Thanks for sharing the video.

On Sun, Feb 10, 2019 at 12:49 PM Dan <da...@dankeeley.co.uk> wrote:

> Here's the video. Enjoy!
>
> https://skillsmatter.com/skillscasts/13405-how-to-run-kettle-on-apache-beam
>
> Sent from my phone
>
> On Wed, 6 Feb 2019, 5:03 pm Maximilian Michels <mxm@apache.org wrote:
>
>> Hi Dan,
>>
>> Thanks for the info. Would be great to share a video of the presentation.
>>
>> Cheers,
>> Max
>>
>> On 30.01.19 10:00, Dan wrote:
>> > Hi, in just over a week you're all welcome to come and see the very
>> > first public reveal of Kettle running on beam! (Including spark,
>> > dataflow and flink support)
>> >
>> > https://www.meetup.com/Pentaho-London-User-Group/events/256773962/
>> >
>> > So this ingenious integration combines the power of visual development,
>> > with the platform agnostic benefits of beam - impressive stuff.
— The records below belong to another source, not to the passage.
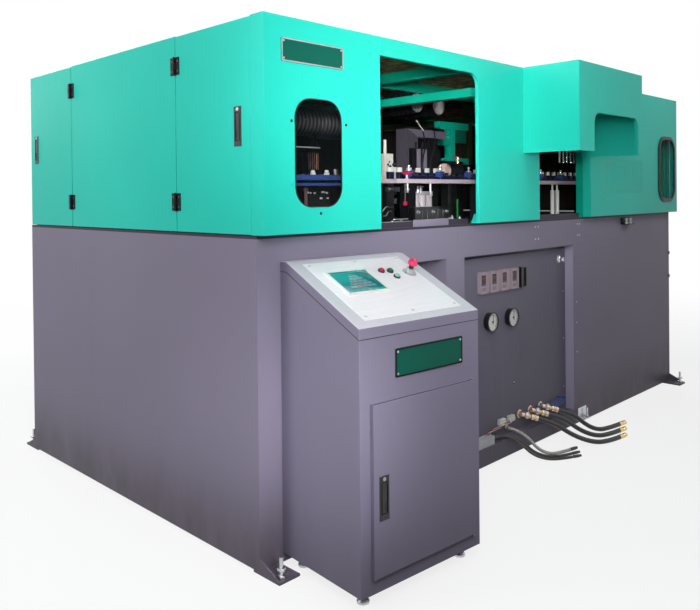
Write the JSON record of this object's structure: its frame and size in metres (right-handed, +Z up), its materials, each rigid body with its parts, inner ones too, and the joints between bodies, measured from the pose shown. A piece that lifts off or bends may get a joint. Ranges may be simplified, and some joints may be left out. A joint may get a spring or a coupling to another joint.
{
  "type": "blow moulding machine",
  "caption": "Linear stretch blow moulding machine: base cabinet, open-topped enclosure with end doors, windows and outlet hood, gauge panel and free-standing sloping control console.",
  "frame": {"origin": "on the floor, at the centre of the four anchor holes in the feet, which is the centre of the base cabinet", "axes": "+X along the machine towards the right end, +Y into the machine's depth (the operator's front faces -Y), +Z up"},
  "size_m": [4.1413, 2.7977, 2.202],
  "materials": {
    "cabinet_paint": "satin",
    "cover_paint": "semi-gloss",
    "deck_steel": "satin",
    "black_paint": "satin",
    "bright_steel": "machined",
    "plate_green": "semi-gloss",
    "window_glass": "polished",
    "seal_rubber": "matt",
    "black_plastic": "satin",
    "white_plastic": "satin",
    "silver_plastic": "satin",
    "red_plastic": "gloss",
    "green_plastic": "gloss",
    "desk_steel": "brushed",
    "gauge_chrome": "polished",
    "blue_paint": "semi-gloss",
    "brass": "turned"
  },
  "bodies": {
    "machine": {"base_cabinet": "cabinet_paint", "deck_plate": "cabinet_paint", "recess_tray": "cabinet_paint", "foot_brackets": "cabinet_paint", "console_cabinet": "cabinet_paint", "console_desk": "cabinet_paint", "cover_frame": "cover_paint", "left_front_cover": "cover_paint", "bridge_cover": "cover_paint", "right_front_cover": "cover_paint", "hood": "cover_paint", "side_and_back_covers": "cover_paint", "transfer_rail": "deck_steel", "clamp_bed": "deck_steel", "stretch_gantry": "black_paint", "lift_motors": "black_paint", "fixed_hinge_leaves": "black_paint", "levelling_feet": "bright_steel", "hose_fittings": "bright_steel", "blank_plates": "plate_green", "window_panes": "window_glass", "window_gasket": "seal_rubber", "air_duct": "seal_rubber", "supply_hose_left": "seal_rubber", "supply_hose_middle": "seal_rubber", "supply_hose_right": "seal_rubber", "button_collars": "black_plastic", "control_cable_front": "black_plastic", "control_cable_rear": "black_plastic", "instrument_modules": "white_plastic", "sheathed_cable": "white_plastic", "process_units": "white_plastic", "screen_unit": "silver_plastic", "cable_trunking": "silver_plastic", "desk_plate": "desk_steel", "gauge_cases": "gauge_chrome", "cord_ends": "brass"},
    "near_end_door": {"near_door": "cover_paint", "near_latch_case": "black_plastic"},
    "near_lever": {"near_latch_lever": "black_plastic"},
    "far_end_door": {"far_door": "cover_paint", "far_latch_case": "black_plastic"},
    "far_lever": {"far_latch_lever": "black_plastic"},
    "console_front_door": {"console_door": "cabinet_paint", "console_latch_case": "black_plastic"},
    "console_lever": {"console_latch_lever": "black_plastic"},
    "red_push": {"red_button": "red_plastic"},
    "green_push": {"green_button": "green_plastic"},
    "start_push": {"start_button": "green_plastic"},
    "stop_plunger": {"stop_stem": "black_plastic"},
    "stop_mushroom": {"stop_head": "red_plastic"},
    "needle_left": {"left_needle": "black_plastic"},
    "needle_right": {"right_needle": "black_plastic"},
    "knob": {"panel_knob": "black_plastic"},
    "mandrel_train": {"mandrel_blocks": "blue_paint", "mandrels": "bright_steel"},
    "wheel": {"chain_wheel": "blue_paint"},
    "stretcher": {"stretch_head": "bright_steel"},
    "platen_front": {"front_platen": "deck_steel"},
    "platen_rear": {"rear_platen": "deck_steel"}
  },
  "joints": [
    {"name": "near_door_hinge", "type": "hinge", "parent": "machine", "child": "near_end_door", "pos_m": [-2.0568, -0.5, 1.765], "axis": [0, 0, -1], "range_deg": [0, 110]},
    {"name": "far_door_hinge", "type": "hinge", "parent": "machine", "child": "far_end_door", "pos_m": [-2.0568, 0.53, 1.765], "axis": [0, 0, 1], "range_deg": [0, 110]},
    {"name": "near_latch_pivot", "type": "hinge", "parent": "near_end_door", "child": "near_lever", "pos_m": [-2.0485, -0.954, 1.816], "axis": [0, 1, 0], "range_deg": [0, 55]},
    {"name": "far_latch_pivot", "type": "hinge", "parent": "far_end_door", "child": "far_lever", "pos_m": [-2.0485, 0.982, 1.816], "axis": [0, 1, 0], "range_deg": [0, 55]},
    {"name": "console_door_hinge", "type": "hinge", "parent": "machine", "child": "console_front_door", "pos_m": [-1.38307, -1.61006, 0.424], "axis": [0, 0, 1], "range_deg": [0, 110]},
    {"name": "console_latch_pivot", "type": "hinge", "parent": "console_front_door", "child": "console_lever", "pos_m": [-1.87885, -1.56869, 0.443], "axis": [-0.9962, 0.0872, 0], "range_deg": [0, 55]},
    {"name": "red_push_travel", "type": "slide", "parent": "machine", "child": "red_push", "axis": [0.0378, 0.4324, -0.9009], "range_m": [0, 0.004], "stiffness_N_per_m": 300},
    {"name": "green_push_travel", "type": "slide", "parent": "machine", "child": "green_push", "axis": [0.0378, 0.4324, -0.9009], "range_m": [0, 0.004], "stiffness_N_per_m": 300},
    {"name": "start_push_travel", "type": "slide", "parent": "machine", "child": "start_push", "axis": [0.0378, 0.4324, -0.9009], "range_m": [0, 0.004], "stiffness_N_per_m": 300},
    {"name": "stop_travel", "type": "slide", "parent": "machine", "child": "stop_plunger", "axis": [0.0378, 0.4324, -0.9009], "range_m": [0, 0.006]},
    {"name": "stop_twist", "type": "hinge", "parent": "stop_plunger", "child": "stop_mushroom", "pos_m": [-1.4126, -1.32226, 1.18705], "axis": [-0.0378, -0.4324, 0.9009], "range_deg": [0, 30], "stiffness_Nm_per_rad": 0.05},
    {"name": "left_needle_swing", "type": "hinge", "parent": "machine", "child": "needle_left", "pos_m": [-0.37, -1.037, 0.773], "axis": [0, 1, 0], "range_deg": [-135, 135]},
    {"name": "right_needle_swing", "type": "hinge", "parent": "machine", "child": "needle_right", "pos_m": [-0.158, -1.037, 0.773], "axis": [0, 1, 0], "range_deg": [-135, 135]},
    {"name": "knob_turn", "type": "hinge", "parent": "machine", "child": "knob", "pos_m": [0.42, -1.025, 1.068], "axis": [0, 1, 0], "range_deg": [0, 90]},
    {"name": "train_step", "type": "slide", "parent": "machine", "child": "mandrel_train", "axis": [1, 0, 0], "range_m": [0, 0.27]},
    {"name": "wheel_turn", "type": "hinge", "parent": "machine", "child": "wheel", "pos_m": [-1.41, -0.425, 1.6], "axis": [0, 0, 1], "range_deg": [0, 36]},
    {"name": "stretch_stroke", "type": "slide", "parent": "machine", "child": "stretcher", "axis": [0, 0, -1], "range_m": [0, 0.15]},
    {"name": "front_platen_slide", "type": "slide", "parent": "machine", "child": "platen_front", "axis": [0, 1, 0], "range_m": [0, 0.11]},
    {"name": "rear_platen_slide", "type": "slide", "parent": "machine", "child": "platen_rear", "axis": [0, -1, 0], "range_m": [0, 0.11]}
  ],
  "couplings": [
    {"joint": "wheel_turn", "follows": "train_step", "rad_per_m": 2.3256},
    {"joint": "rear_platen_slide", "follows": "front_platen_slide", "ratio": 1}
  ]
}
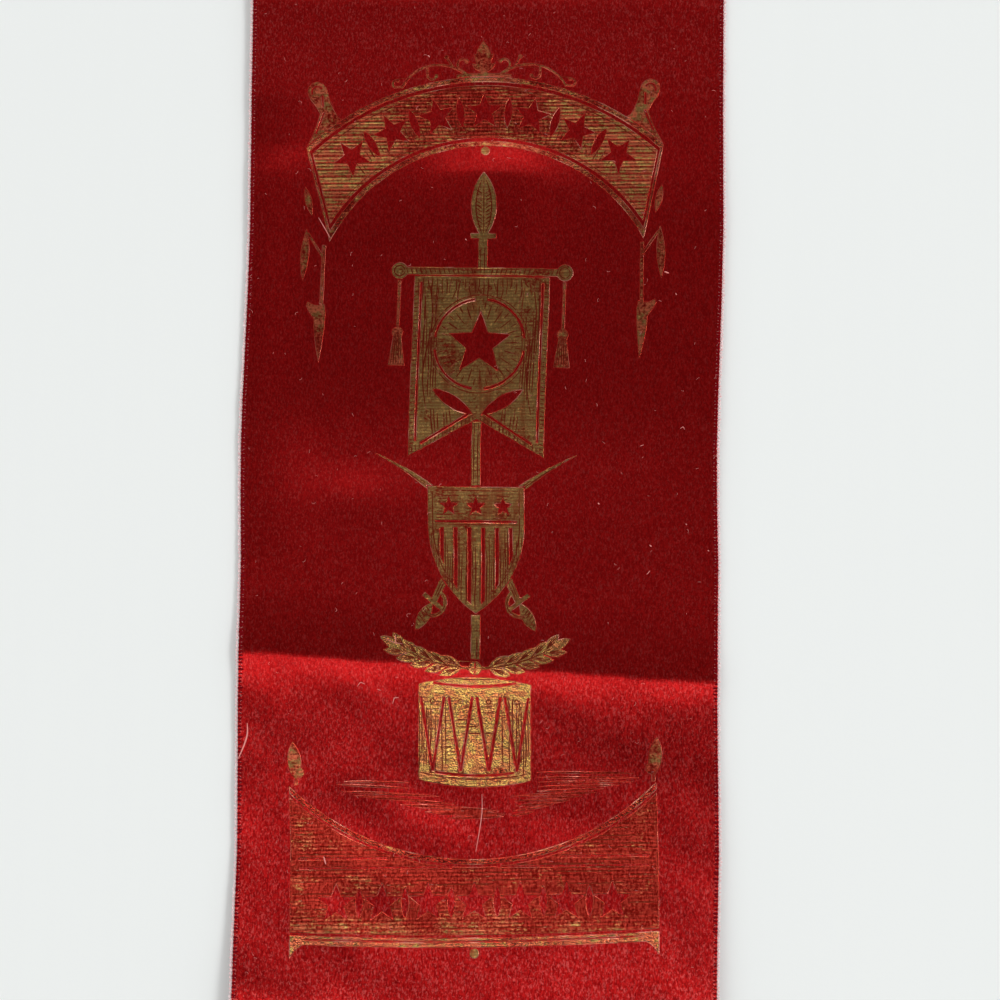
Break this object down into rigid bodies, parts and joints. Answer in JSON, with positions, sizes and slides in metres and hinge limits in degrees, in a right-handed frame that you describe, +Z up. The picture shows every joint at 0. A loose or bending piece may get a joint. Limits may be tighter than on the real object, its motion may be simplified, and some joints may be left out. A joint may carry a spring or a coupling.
{
  "type": "veterans ribbon badge",
  "caption": "Red silk-satin ribbon badge lying face up, with a folded hem, a straight pin and a gold leaf design of arch, trophy of arms and tablet.",
  "frame": {"origin": "centre of the badge's outline, on the surface that it lies on", "axes": "+Z up out of the printed face, +Y along the ribbon towards the hem and pin, +X across the ribbon to the viewer's right, where the pin's point is"},
  "size_m": [0.076, 0.178, 0.0033],
  "materials": {
    "silk": "woven red silk satin with a soft sheen, looped selvedges and lint",
    "pin_brass": "aged polished brass",
    "leaf_gold": "stamped gold leaf, tarnished",
    "worn_gold": "stamped gold leaf, rubbed thin over red silk"
  },
  "bodies": {
    "root": {"ribbon_hem": "silk", "ribbon_upper": "silk", "ribbon_middle": "silk", "ribbon_lower": "silk", "ribbon_end": "silk", "pin": "pin_brass", "arch_border": "leaf_gold", "arch_field": "leaf_gold", "arch_drop": "leaf_gold", "finial_left": "leaf_gold", "finial_right": "leaf_gold", "staff": "leaf_gold", "banner": "leaf_gold", "shield": "leaf_gold", "sabre_left": "leaf_gold", "sabre_right": "leaf_gold", "drum": "leaf_gold", "tablet_border": "leaf_gold", "arch_crest": "worn_gold", "husks_left": "worn_gold", "husks_right": "worn_gold", "tassel_left": "worn_gold", "tassel_right": "worn_gold", "laurel_left": "worn_gold", "laurel_right": "worn_gold", "ground": "worn_gold", "tablet_field": "worn_gold", "tablet_bud_left": "worn_gold", "tablet_bud_right": "worn_gold", "tablet_drop": "worn_gold"}
  },
  "joints": []
}
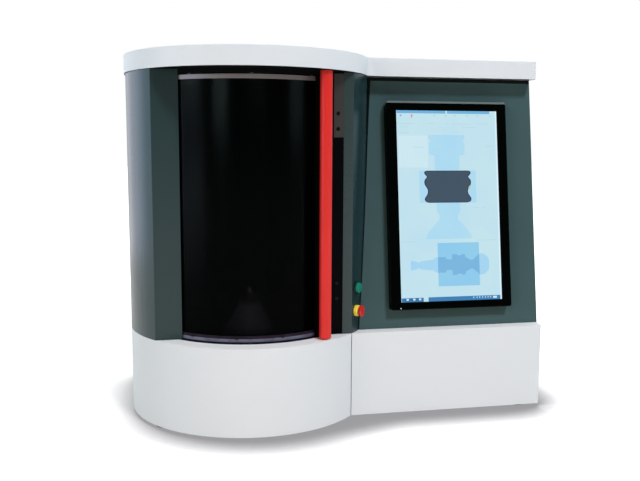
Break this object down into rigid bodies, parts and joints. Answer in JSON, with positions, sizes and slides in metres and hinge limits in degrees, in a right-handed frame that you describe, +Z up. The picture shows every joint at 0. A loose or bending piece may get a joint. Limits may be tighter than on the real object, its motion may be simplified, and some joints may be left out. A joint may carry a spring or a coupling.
{
  "type": "optical shaft measuring machine",
  "caption": "Bench machine for optical shaft measuring: drum with a sliding curved glass door, box with an upright touch screen on a sloping panel, controls between them.",
  "frame": {"origin": "middle of the footprint at the soles of the feet", "axes": "+X to the right along the front, drum on the left; -Y to the front; +Z up. The drum's axis stands at x = -0.212, y = 0"},
  "size_m": [1.026, 0.602, 0.876],
  "materials": {
    "white_cover": "satin white powder coat",
    "body_paint": "fine dark grey-green powder coat",
    "smoked_glass": "dark smoked, polished",
    "black_metal": "satin black",
    "rail_metal": "dark anodised",
    "red_grip": "smooth red coat",
    "bracket_metal": "dark brown-grey",
    "machined_steel": "ground steel",
    "cast_body": "painted grey casting",
    "anodised": "clear anodised",
    "black_anodised": "black anodised",
    "galvanised": "zinc plated sheet",
    "rubber_foot": "matt rubber",
    "belt_rubber": "matt rubber",
    "black_plastic": "fine textured black",
    "screen_glass": "lit display",
    "green_cap": "clear green lens",
    "bezel_metal": "satin ring",
    "yellow_collar": "yellow",
    "red_mushroom": "red",
    "lens_glass": "coated optical glass",
    "green_board": "grey coated casing"
  },
  "bodies": {
    "machine": {"machine_feet": "rubber_foot", "base_plate": "galvanised", "machine_bed": "cast_body", "drum_base_cover": "white_cover", "box_base_cover": "white_cover", "top_lid": "white_cover", "roof_plate": "galvanised", "left_shell": "body_paint", "control_wall": "body_paint", "door_post": "black_metal", "post_bracket": "bracket_metal", "front_panel": "body_paint", "right_side_panel": "body_paint", "rear_panel": "body_paint", "connection_plate": "black_anodised", "power_inlet": "black_plastic", "door_tracks": "rail_metal", "chamber_floor": "black_anodised", "column": "cast_body", "guide_rails": "machined_steel", "linear_scale": "anodised", "screw_bearing_blocks": "anodised", "lift_motor": "black_metal", "headstock_housing": "cast_body", "spindle_motor": "black_metal", "drive_belt": "belt_rubber", "monitor_housing": "black_plastic", "touch_screen": "screen_glass", "start_button_bezel": "bezel_metal", "estop_collar": "yellow_collar", "equipment_frame": "galvanised", "industrial_computer": "green_board", "control_modules": "galvanised", "fan_frame": "black_plastic"},
    "door": {"door_glass": "smoked_glass", "door_top_rail": "rail_metal", "door_foot_rail": "rail_metal", "door_stile": "black_metal", "door_handle": "red_grip", "door_rollers": "machined_steel"},
    "carriage": {"carriage_yoke": "anodised", "ball_nut": "machined_steel", "carriage_blocks": "machined_steel", "camera_housing": "black_anodised", "lamp_housing": "black_anodised", "optic_lenses": "lens_glass"},
    "screw": {"ball_screw": "machined_steel"},
    "spindle_unit": {"spindle": "machined_steel", "lower_centre": "machined_steel"},
    "drive_pulley": {"motor_pulley": "anodised"},
    "tailstock": {"tailstock_arm": "cast_body"},
    "tail_clamp": {"clamp_lever": "black_plastic"},
    "quill": {"tailstock_quill": "machined_steel"},
    "live_centre": {"upper_centre": "machined_steel"},
    "quill_handle": {"quill_lever": "black_plastic"},
    "start_cap": {"start_button": "green_cap"},
    "stop_plunger": {"estop_plunger": "black_plastic"},
    "stop_head": {"estop_head": "red_mushroom"},
    "mains_rocker": {"power_switch": "black_plastic"},
    "fan": {"fan_rotor": "black_plastic"}
  },
  "joints": [
    {"name": "door_slide", "type": "hinge", "parent": "machine", "child": "door", "pos_m": [-0.212, 0, 0.5], "axis": [0, 0, 1], "range_deg": [-75, 0]},
    {"name": "carriage_lift", "type": "slide", "parent": "machine", "child": "carriage", "axis": [0, 0, 1], "range_m": [0, 0.25]},
    {"name": "screw_turn", "type": "hinge", "parent": "machine", "child": "screw", "pos_m": [-0.212, 0.226, 0.45], "axis": [0, 0, 1], "range_deg": [0, 4500]},
    {"name": "spindle_turn", "type": "hinge", "parent": "machine", "child": "spindle_unit", "pos_m": [-0.212, 0, 0.2], "axis": [0, 0, 1], "continuous": true},
    {"name": "motor_pulley_turn", "type": "hinge", "parent": "machine", "child": "drive_pulley", "pos_m": [-0.212, -0.17, 0.042], "axis": [0, 0, 1], "continuous": true},
    {"name": "tailstock_slide", "type": "slide", "parent": "machine", "child": "tailstock", "axis": [0, 0, 1], "range_m": [-0.19, 0.05]},
    {"name": "clamp_lever_turn", "type": "hinge", "parent": "tailstock", "child": "tail_clamp", "pos_m": [-0.176, 0.058, 0.63], "axis": [1, 0, 0], "range_deg": [0, 60]},
    {"name": "quill_slide", "type": "slide", "parent": "tailstock", "child": "quill", "axis": [0, 0, 1], "range_m": [0, 0.006], "stiffness_N_per_m": 2500, "springref_m": -0.003},
    {"name": "live_centre_spin", "type": "hinge", "parent": "quill", "child": "live_centre", "pos_m": [-0.212, 0, 0.59], "axis": [0, 0, 1], "continuous": true},
    {"name": "quill_lever_turn", "type": "hinge", "parent": "tailstock", "child": "quill_handle", "pos_m": [-0.248, 0.0143, 0.66], "axis": [1, 0, 0], "range_deg": [-60, 0]},
    {"name": "start_button_press", "type": "slide", "parent": "machine", "child": "start_cap", "axis": [-0.805, 0.5932, 0], "range_m": [0, 0.003], "stiffness_N_per_m": 400, "springref_m": -0.001},
    {"name": "estop_press", "type": "slide", "parent": "machine", "child": "stop_plunger", "axis": [-0.805, 0.5932, 0], "range_m": [0, 0.0035]},
    {"name": "estop_twist", "type": "hinge", "parent": "stop_plunger", "child": "stop_head", "pos_m": [0.02951, -0.17797, 0.2655], "axis": [0.805, -0.5932, 0], "range_deg": [0, 45], "stiffness_Nm_per_rad": 0.05},
    {"name": "mains_rocker_tip", "type": "hinge", "parent": "machine", "child": "mains_rocker", "pos_m": [0.25, 0.2855, 0.303], "axis": [1, 0, 0], "range_deg": [-20, 0]},
    {"name": "fan_spin", "type": "hinge", "parent": "machine", "child": "fan", "pos_m": [0.402, 0.275, 0.64], "axis": [0, 1, 0], "continuous": true}
  ],
  "couplings": [
    {"joint": "screw_turn", "follows": "carriage_lift", "rad_per_m": 314.16},
    {"joint": "motor_pulley_turn", "follows": "spindle_turn", "ratio": 1.6667},
    {"joint": "quill_lever_turn", "follows": "quill_slide", "rad_per_m": -166.67}
  ]
}
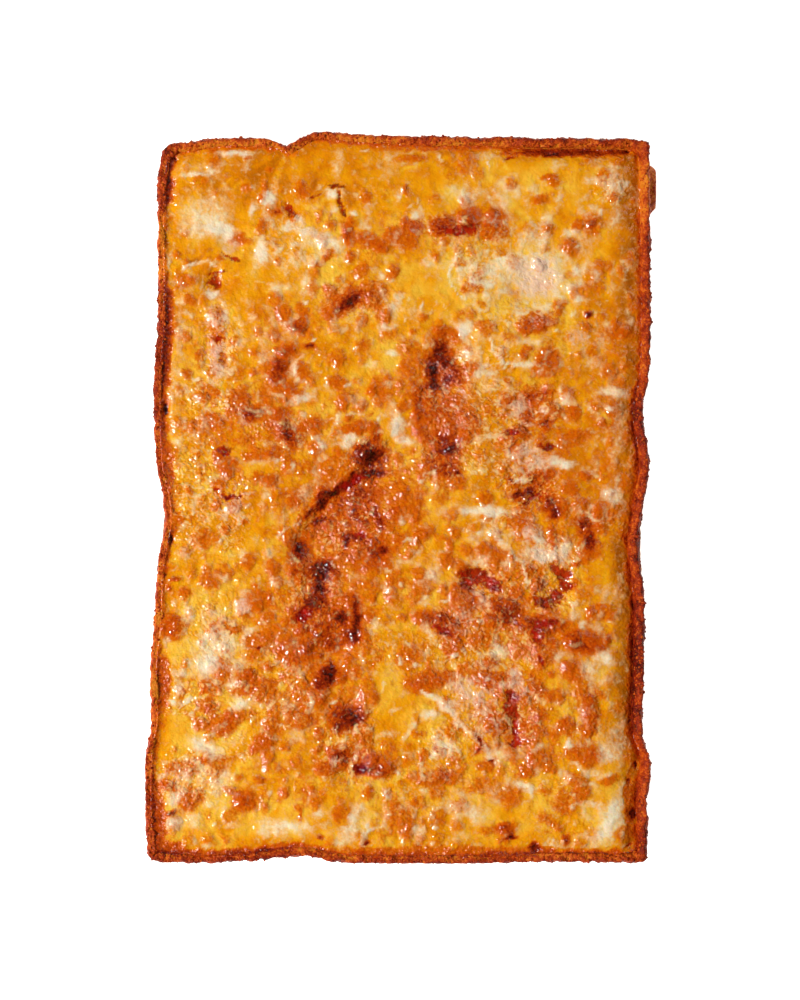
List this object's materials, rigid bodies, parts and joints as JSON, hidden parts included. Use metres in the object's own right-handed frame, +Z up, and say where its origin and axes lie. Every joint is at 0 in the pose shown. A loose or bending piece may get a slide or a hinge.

No
>> > vendor lock-in here!
>> >
>> >
>> > See you there!
>> > Dan
>>
>

Re: Visual Beam - First demonstration - London

Posted by Dan <da...@dankeeley.co.uk>.
Here's the video. Enjoy!

https://skillsmatter.com/skillscasts/13405-how-to-run-kettle-on-apache-beam

Sent from my phone

On Wed, 6 Feb 2019, 5:03 pm Maximilian Michels <mxm@apache.org wrote:

> Hi Dan,
>
> Thanks for the info. Would be great to share a video of the presentation.
>
> Cheers,
> Max
>
> On 30.01.19 10:00, Dan wrote:
> > Hi, in just over a week you're all welcome to come and see the very
> > first public reveal of Kettle running on beam! (Including spark,
> > dataflow and flink support)
> >
> > https://www.meetup.com/Pentaho-London-User-Group/events/256773962/
> >
> > So this ingenious integration combines the power of visual development,
> > with the platform agnostic benefits of beam - impressive stuff. No
> > vendor lock-in here!
> >
> >
> > See you there!
> > Dan
>

Re: Visual Beam - First demonstration - London

Posted by Matt Casters <ma...@gmail.com>.
Thanks a lot for the tip and for looking into the code. A lot of cleanup
certainly needs to happen ;-)
The original tip for using @FinishBundle came from Maximilian and it does
indeed work like a charm.

For some reason I couldn't find the annotations for the DoFn main methods
but I really should have looked into DoFn.java a bit earlier. This whole
Kettle Beam thing started out as a bit of a side project. I didn't know it
was going to work so quickly.

But now I'm happy how things are going.  On the whole it's really awesome
to be able to drag and drop a Kettle transformation together, unit test it,
run it against direct runner to see all is well and then run it against
bigger data sets in DataFlow or Spark. It really speeds up development in
the sense that it's quite easy test a lot of different scenarios.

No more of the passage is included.